- Work to be completed -
Quote the entries below from the line with "bpy.context.scene.collection.objects.link(origin)" through the line with "imported = [obj", both ends included, and only those lines.

>> Begin

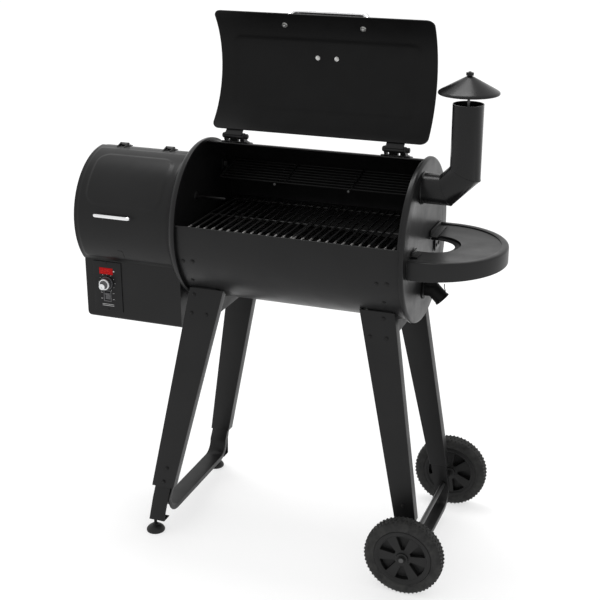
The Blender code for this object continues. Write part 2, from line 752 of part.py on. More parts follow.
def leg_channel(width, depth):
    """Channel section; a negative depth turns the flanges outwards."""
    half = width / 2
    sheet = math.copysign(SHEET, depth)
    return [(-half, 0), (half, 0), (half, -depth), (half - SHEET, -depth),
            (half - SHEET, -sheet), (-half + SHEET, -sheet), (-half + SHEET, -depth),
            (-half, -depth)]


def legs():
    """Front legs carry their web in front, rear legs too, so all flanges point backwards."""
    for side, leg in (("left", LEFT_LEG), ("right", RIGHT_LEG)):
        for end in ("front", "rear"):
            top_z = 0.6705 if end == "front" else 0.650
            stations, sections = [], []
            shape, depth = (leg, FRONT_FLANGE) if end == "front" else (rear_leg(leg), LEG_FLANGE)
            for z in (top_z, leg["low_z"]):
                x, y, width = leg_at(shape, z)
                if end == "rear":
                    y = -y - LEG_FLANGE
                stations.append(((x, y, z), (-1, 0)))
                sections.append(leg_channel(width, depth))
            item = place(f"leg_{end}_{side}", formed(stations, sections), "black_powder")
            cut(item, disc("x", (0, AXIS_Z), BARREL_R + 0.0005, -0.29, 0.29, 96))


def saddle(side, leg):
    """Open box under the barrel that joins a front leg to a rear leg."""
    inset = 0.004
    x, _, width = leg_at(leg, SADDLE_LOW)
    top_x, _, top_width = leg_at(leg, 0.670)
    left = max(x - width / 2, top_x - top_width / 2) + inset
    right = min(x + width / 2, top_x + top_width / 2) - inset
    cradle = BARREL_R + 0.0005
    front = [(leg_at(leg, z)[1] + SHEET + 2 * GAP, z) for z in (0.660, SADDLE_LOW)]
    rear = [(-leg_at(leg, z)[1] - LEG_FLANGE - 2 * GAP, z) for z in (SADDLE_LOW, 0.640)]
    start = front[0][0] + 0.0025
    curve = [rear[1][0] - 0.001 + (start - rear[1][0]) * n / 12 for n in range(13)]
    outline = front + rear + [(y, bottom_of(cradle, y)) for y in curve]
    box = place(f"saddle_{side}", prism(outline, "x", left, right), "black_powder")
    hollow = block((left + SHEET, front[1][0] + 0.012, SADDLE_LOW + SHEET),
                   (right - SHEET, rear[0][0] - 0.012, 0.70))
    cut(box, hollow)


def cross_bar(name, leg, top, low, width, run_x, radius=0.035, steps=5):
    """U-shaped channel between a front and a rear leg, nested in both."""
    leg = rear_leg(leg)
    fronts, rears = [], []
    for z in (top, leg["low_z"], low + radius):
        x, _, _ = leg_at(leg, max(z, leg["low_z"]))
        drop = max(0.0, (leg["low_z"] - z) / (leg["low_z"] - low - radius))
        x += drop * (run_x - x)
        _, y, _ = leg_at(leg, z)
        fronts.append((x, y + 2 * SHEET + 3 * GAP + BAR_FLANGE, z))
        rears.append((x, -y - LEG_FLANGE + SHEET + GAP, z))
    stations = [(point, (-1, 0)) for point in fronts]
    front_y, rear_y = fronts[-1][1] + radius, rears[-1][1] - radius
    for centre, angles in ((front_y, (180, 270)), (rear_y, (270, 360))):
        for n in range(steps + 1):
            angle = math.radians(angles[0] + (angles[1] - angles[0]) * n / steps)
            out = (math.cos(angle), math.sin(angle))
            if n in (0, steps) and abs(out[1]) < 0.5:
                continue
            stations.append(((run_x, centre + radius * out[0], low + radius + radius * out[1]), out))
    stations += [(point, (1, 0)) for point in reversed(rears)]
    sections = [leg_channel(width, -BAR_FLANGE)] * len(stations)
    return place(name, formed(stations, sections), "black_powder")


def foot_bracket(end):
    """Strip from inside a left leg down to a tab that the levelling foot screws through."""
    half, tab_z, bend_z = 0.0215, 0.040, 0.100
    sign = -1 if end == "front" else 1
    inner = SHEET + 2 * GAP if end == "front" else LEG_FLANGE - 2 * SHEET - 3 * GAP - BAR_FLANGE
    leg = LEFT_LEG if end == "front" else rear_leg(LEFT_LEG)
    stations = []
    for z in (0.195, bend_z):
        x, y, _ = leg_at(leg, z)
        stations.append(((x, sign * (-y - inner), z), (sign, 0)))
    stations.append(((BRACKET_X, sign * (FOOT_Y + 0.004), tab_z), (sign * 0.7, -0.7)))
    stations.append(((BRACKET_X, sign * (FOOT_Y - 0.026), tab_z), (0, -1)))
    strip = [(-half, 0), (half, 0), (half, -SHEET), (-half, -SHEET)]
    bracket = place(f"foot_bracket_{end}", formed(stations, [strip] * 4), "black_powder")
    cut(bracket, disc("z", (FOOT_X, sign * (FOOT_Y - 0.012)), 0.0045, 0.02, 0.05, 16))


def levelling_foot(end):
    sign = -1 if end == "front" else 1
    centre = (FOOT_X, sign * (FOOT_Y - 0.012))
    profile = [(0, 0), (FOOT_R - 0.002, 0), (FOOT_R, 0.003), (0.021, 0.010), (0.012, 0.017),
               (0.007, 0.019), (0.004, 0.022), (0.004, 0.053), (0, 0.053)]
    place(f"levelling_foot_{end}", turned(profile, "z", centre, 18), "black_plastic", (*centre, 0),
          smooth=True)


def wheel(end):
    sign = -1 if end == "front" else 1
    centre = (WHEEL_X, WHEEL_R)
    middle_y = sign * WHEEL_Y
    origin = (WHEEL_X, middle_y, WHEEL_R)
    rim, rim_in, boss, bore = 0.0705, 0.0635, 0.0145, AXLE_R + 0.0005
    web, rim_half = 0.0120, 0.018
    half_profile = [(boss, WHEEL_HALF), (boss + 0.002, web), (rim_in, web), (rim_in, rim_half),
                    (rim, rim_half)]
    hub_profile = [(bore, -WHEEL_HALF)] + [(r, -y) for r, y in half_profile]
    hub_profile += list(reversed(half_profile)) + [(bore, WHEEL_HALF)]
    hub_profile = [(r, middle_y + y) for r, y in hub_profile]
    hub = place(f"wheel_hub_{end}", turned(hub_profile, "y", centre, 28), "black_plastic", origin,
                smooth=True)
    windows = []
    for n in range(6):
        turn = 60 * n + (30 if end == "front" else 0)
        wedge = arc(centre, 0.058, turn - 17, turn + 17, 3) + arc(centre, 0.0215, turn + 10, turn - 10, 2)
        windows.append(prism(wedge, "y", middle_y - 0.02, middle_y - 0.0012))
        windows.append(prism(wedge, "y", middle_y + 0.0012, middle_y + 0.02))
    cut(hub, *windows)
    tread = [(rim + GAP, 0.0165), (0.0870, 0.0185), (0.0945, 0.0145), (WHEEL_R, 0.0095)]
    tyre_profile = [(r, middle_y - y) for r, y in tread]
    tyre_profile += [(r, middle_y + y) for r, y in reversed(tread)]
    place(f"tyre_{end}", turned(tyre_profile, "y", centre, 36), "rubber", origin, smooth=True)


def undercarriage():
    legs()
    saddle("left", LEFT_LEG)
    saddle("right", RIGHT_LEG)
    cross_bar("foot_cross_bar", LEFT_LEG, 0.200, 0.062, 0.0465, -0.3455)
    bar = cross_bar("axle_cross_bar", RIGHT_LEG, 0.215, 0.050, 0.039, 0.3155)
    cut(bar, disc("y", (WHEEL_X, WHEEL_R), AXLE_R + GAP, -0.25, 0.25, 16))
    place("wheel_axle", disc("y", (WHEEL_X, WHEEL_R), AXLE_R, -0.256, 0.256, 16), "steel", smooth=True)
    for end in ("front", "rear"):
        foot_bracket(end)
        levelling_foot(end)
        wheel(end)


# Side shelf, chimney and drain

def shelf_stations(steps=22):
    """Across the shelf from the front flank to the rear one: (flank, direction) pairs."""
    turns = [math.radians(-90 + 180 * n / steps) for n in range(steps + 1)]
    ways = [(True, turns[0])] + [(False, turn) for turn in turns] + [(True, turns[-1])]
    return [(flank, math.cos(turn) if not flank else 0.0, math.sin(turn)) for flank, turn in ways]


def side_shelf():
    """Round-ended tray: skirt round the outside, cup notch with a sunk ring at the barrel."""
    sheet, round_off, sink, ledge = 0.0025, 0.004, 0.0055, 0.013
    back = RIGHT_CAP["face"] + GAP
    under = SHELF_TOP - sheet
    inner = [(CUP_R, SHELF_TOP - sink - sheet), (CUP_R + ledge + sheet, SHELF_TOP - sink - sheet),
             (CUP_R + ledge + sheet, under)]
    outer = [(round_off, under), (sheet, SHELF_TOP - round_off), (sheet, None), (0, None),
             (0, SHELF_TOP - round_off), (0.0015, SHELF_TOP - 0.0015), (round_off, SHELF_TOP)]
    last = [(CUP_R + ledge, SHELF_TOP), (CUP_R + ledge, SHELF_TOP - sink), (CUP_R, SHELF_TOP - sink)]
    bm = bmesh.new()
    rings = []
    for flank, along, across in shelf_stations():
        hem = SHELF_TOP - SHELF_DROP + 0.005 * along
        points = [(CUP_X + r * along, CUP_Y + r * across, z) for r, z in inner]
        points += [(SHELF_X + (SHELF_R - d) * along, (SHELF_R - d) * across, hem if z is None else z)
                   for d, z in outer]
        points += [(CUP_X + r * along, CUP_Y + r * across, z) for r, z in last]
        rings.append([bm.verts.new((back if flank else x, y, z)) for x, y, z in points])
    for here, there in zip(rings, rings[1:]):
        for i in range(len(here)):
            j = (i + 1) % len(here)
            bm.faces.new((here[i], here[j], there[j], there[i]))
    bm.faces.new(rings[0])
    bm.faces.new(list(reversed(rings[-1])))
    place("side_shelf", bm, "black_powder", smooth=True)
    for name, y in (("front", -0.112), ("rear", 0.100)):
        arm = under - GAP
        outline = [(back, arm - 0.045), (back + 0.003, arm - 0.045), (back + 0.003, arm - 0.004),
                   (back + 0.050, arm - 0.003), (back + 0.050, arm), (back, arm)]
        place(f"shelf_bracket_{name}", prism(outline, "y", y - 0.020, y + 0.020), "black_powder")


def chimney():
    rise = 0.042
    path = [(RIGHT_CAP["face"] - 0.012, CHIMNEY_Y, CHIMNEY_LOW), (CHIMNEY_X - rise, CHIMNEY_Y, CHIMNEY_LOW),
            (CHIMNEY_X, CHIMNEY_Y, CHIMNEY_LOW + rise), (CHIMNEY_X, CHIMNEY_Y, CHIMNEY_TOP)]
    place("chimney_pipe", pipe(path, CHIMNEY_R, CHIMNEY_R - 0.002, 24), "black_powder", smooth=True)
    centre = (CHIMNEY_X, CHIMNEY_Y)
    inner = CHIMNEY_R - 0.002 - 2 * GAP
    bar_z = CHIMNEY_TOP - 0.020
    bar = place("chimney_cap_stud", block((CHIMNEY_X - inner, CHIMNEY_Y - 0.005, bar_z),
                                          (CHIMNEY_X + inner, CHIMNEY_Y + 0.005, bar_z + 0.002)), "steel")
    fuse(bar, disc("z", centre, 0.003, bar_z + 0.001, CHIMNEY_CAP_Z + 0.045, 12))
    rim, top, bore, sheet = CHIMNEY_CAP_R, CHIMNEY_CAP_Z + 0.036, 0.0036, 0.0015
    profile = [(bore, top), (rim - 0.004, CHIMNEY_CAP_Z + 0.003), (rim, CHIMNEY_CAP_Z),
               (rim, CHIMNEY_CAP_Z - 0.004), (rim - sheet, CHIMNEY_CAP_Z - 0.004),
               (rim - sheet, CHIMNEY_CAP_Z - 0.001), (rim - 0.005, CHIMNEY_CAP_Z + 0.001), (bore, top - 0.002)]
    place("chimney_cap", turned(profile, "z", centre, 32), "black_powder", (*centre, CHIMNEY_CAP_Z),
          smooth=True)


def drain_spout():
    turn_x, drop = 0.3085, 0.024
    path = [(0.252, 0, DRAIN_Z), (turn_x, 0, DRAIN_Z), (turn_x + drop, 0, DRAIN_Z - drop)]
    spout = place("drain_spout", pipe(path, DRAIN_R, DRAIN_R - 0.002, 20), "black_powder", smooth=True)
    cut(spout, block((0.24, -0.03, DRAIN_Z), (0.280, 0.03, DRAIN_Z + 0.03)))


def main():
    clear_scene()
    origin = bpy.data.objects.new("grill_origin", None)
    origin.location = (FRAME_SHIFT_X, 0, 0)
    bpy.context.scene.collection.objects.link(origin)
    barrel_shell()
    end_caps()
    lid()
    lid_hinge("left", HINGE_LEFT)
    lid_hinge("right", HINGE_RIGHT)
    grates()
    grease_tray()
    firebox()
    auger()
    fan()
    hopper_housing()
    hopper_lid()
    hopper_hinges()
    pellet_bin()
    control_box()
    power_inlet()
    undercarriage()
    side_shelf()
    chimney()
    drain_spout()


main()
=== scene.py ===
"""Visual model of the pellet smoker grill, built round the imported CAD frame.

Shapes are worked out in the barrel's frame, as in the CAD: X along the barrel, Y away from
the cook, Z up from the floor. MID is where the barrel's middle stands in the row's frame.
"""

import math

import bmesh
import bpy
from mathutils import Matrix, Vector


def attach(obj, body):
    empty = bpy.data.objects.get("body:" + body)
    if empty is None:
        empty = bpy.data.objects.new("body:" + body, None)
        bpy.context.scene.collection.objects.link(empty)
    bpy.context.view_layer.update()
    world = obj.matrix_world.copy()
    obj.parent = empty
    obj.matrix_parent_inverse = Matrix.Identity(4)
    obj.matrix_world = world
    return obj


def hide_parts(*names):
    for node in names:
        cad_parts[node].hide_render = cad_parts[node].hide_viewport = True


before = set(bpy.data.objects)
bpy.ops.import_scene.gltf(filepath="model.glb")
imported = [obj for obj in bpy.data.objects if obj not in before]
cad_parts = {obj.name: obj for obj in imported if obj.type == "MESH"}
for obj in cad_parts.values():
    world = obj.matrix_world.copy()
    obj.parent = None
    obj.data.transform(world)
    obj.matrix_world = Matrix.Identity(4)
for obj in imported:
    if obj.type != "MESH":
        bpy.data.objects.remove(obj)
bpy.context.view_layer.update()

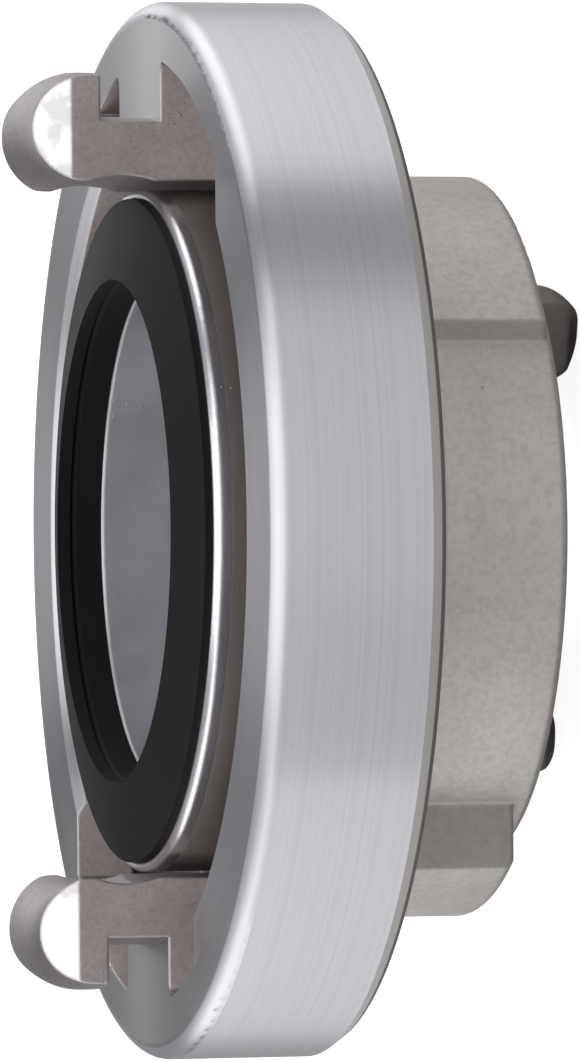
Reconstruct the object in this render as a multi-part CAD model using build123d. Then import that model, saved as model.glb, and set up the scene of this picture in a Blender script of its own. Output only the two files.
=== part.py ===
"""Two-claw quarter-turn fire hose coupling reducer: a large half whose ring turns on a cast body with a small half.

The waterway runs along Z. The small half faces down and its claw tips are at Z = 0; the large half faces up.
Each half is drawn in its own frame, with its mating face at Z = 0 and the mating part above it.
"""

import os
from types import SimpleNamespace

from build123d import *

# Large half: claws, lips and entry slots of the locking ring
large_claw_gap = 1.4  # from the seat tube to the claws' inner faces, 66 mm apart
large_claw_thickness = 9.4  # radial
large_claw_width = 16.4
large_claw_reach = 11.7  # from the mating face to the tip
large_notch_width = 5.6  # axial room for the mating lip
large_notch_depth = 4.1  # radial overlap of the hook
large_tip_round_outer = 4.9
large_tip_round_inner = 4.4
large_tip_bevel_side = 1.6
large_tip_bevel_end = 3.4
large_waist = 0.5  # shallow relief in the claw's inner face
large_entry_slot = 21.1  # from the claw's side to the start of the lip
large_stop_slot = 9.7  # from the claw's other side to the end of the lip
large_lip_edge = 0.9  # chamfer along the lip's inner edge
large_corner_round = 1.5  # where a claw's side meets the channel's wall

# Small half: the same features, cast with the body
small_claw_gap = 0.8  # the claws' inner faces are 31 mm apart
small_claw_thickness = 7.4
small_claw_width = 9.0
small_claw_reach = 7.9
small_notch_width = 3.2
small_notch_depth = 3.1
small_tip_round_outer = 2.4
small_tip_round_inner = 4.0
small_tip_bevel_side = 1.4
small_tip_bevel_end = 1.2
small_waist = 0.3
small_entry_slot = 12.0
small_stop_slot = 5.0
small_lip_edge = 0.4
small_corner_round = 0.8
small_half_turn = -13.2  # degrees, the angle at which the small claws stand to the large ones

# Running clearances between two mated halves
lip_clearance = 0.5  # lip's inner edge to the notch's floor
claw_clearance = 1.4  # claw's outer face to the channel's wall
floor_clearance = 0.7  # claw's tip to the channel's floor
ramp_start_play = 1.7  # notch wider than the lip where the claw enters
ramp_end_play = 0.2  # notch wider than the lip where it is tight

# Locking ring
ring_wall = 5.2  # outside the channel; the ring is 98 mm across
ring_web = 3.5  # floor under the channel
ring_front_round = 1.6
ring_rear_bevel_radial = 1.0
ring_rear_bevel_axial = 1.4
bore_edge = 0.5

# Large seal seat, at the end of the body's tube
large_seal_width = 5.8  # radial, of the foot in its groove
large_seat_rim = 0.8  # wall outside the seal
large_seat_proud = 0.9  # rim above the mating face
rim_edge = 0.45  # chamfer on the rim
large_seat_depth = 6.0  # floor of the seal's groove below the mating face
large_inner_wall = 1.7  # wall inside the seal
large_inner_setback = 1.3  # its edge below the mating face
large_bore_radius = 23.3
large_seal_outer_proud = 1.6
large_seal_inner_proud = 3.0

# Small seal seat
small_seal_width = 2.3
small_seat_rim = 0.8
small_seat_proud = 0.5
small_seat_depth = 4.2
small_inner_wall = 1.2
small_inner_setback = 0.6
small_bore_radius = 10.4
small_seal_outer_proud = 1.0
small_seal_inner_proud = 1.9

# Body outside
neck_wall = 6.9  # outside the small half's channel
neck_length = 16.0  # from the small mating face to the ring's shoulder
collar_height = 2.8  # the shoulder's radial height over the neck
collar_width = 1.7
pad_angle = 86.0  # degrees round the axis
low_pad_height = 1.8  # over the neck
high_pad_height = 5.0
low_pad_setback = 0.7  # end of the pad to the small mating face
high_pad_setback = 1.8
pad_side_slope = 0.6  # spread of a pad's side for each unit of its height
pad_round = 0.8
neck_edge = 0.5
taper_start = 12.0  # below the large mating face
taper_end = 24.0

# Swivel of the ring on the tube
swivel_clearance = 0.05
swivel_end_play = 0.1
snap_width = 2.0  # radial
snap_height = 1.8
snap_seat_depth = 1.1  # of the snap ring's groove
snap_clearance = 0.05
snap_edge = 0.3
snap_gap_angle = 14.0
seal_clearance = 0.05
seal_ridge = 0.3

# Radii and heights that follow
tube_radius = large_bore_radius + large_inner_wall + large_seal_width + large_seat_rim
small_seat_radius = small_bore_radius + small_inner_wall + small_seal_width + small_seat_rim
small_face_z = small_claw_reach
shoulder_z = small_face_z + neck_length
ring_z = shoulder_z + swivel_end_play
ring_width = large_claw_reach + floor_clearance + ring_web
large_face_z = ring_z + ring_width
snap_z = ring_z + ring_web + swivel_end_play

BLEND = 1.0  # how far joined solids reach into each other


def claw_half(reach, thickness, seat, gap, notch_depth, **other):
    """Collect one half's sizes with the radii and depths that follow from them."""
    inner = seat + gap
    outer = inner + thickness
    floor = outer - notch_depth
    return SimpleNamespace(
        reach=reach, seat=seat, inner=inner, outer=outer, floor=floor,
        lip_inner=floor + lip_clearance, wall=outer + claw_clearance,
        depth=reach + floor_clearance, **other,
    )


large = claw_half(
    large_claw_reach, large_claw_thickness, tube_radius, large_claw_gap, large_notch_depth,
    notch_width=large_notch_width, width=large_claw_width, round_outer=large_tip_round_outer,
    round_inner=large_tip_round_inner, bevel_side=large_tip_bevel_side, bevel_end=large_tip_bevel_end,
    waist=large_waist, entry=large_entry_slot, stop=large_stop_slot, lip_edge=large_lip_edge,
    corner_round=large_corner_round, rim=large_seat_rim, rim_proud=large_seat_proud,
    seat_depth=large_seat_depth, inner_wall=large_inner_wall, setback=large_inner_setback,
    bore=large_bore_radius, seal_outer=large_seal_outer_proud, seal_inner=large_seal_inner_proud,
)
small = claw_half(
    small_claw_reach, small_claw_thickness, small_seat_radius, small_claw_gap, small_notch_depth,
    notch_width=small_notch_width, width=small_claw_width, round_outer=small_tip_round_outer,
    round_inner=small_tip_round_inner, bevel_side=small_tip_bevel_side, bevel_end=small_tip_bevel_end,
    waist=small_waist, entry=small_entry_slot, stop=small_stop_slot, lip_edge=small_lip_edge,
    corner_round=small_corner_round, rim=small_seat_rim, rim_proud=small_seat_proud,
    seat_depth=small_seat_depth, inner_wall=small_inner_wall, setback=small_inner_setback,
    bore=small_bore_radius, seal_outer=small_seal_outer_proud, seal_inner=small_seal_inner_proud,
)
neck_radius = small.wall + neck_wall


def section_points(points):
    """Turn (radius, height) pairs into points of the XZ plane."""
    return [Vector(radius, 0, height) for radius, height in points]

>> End

- Result of this exercise -
    bpy.context.scene.collection.objects.link(origin)
    barrel_shell()
    end_caps()
    lid()
    lid_hinge("left", HINGE_LEFT)
    lid_hinge("right", HINGE_RIGHT)
    grates()
    grease_tray()
    firebox()
    auger()
    fan()
    hopper_housing()
    hopper_lid()
    hopper_hinges()
    pellet_bin()
    control_box()
    power_inlet()
    undercarriage()
    side_shelf()
    chimney()
    drain_spout()


main()
=== scene.py ===
"""Visual model of the pellet smoker grill, built round the imported CAD frame.

Shapes are worked out in the barrel's frame, as in the CAD: X along the barrel, Y away from
the cook, Z up from the floor. MID is where the barrel's middle stands in the row's frame.
"""

import math

import bmesh
import bpy
from mathutils import Matrix, Vector


def attach(obj, body):
    empty = bpy.data.objects.get("body:" + body)
    if empty is None:
        empty = bpy.data.objects.new("body:" + body, None)
        bpy.context.scene.collection.objects.link(empty)
    bpy.context.view_layer.update()
    world = obj.matrix_world.copy()
    obj.parent = empty
    obj.matrix_parent_inverse = Matrix.Identity(4)
    obj.matrix_world = world
    return obj


def hide_parts(*names):
    for node in names:
        cad_parts[node].hide_render = cad_parts[node].hide_viewport = True


before = set(bpy.data.objects)
bpy.ops.import_scene.gltf(filepath="model.glb")
imported = [obj for obj in bpy.data.objects if obj not in before]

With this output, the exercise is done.